In 1991, Franklin was a lot different. The population growth had begun, but it was still a fairly sleepy town of 21,000 or so. These days, it's more like 75,000 and the city stretches into shopping malls and corporate headquarters at its fringes. In 1991, it stretched into darkness.

Then, as now, violent crimes and murder were rare in Franklin. Cox's was the only murder of the year. It is the only cold-case murder in the Franklin Police files and the reward for tips that might solve it — a combined effort between the city, the governor's office and the FBI — has grown to $25,000. The FBI produced a short podcast about the case and a video.

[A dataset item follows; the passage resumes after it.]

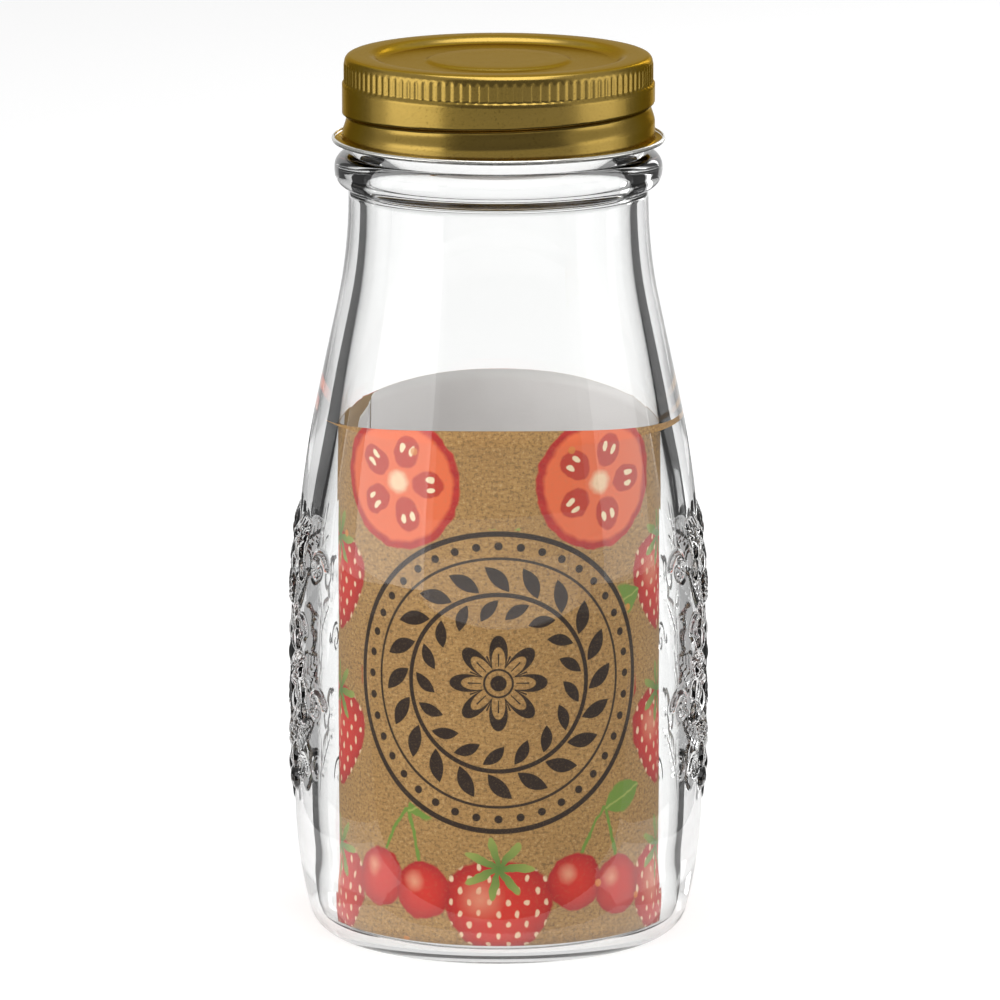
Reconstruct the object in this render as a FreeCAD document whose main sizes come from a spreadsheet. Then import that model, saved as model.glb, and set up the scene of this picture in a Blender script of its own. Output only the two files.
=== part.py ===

Franklin Det. Darren Barnes took over the case file in 2011. He had been working as a 911 operator in Franklin the year of the Cox murder and joined the police force the next year. In 2013, he took the case to the renowned Vidocq Society, a Philadelphia-based members-only club of crime-solving professionals who examine cold cases, almost always murders and particularly those investigated by smaller police forces who may not have the access to high-level forensic examiners. Then-Franklin Police Chief David Rahinsky was a former Phialdelphia officer and his father was an inspector on the City of Brotherly Love's police force and Rahinsky used his connections to get the Vidocqs to take a look.

Still, five years later, it's unsolved. Barnes follows every lead he gets, even minuscule ones and every year on the anniversary of the murder — Cox's birthday — the force pushes again for information from the public.